What modflow-setup does

Modflow-setup aims to distill common operations for constructing MODFLOW models into a single, tested codebase, allowing them to be reused reliably across different projects. Source data can include shapefiles, rasters, NetCDF files and other MODFLOW models that are geo-located. Modflow-setup extends the datatypes used by the Flopy package to facilitate reading and writing of MODFLOW package input, and handle inter-package dependencies in-memory. Input data and model construction options are summarized in a single configuration file. Source data are read from their native formats and mapped to a regular finite difference grid specified in the configuration file. In a few minutes, an external array-based flopy model instance with the desired packages is created from the sampled source data and default settings. MODFLOW input can then be written from the flopy model instance. Both MODFLOW-6 and MODFLOW-NWT are supported.

What modflow-setup doesn’t do

While modflow-setup aims to be general, it is focused on producing groundwater flow models at the site to regional scales. Streams are represented using the SFR package; Lakes can be represented using the Lake Package or high hydraulic conductivity values. Current development has been focused around project needs instead of making a comprehensive tool from the ground up. Currently supported packages and features are summarized in the Release History. Examples of valid configuration files used in the test suite can be found in the Configuration File Gallery.

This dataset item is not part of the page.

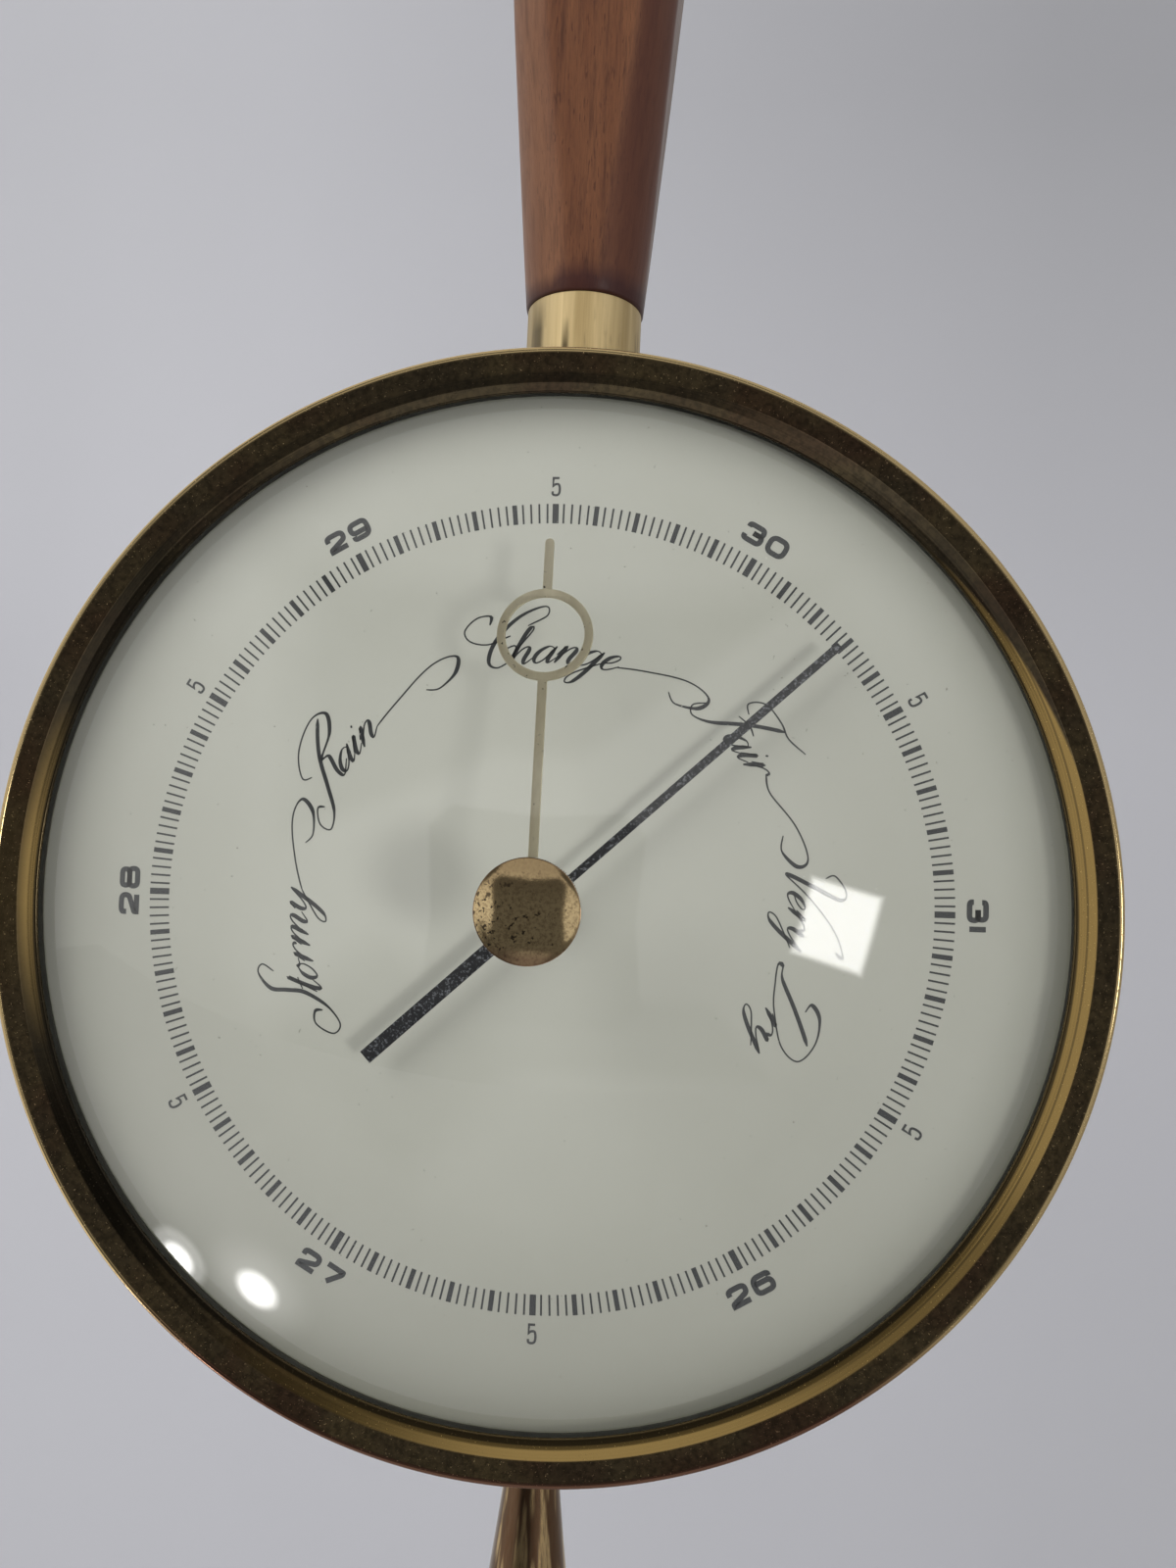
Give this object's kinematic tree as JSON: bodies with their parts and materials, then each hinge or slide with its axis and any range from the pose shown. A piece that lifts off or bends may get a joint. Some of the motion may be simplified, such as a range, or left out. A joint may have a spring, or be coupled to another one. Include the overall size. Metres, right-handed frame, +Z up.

In contrast to Flopy, which is completely general, modflow-setup limits model construction options somewhat. For example,

models are only produced with the external files option in flopy, meaning that most array and table input are written to external files in a single folder. This facilitates parameter estimation and allows most of the intensive i/o operations to be performed by pandas and numpy, which are generally faster than parsing MODFLOW package input with base python.
Currently Modflow-setup favors a linear workflow, in which the entire model is (re)built after edits are made to the configuration file or input data. For many models, this process only takes a few minutes or less. While it is possible to load a model, repeated loading and (re)writing of MODFLOW input with ad hoc edits (as one might do with Flopy, for example) is not well tested. A great way to speed development of a model is to rebuild the model successively with only the packages needed to troubleshoot or test a particular aspect. This can be done by commenting out or removing packages from the packages: list in the model: block of the configuration file. When everything works, a full build can then be made with all of the packages included.
Currently only regular model grids are supported; support for unstructured grids may be added in the future.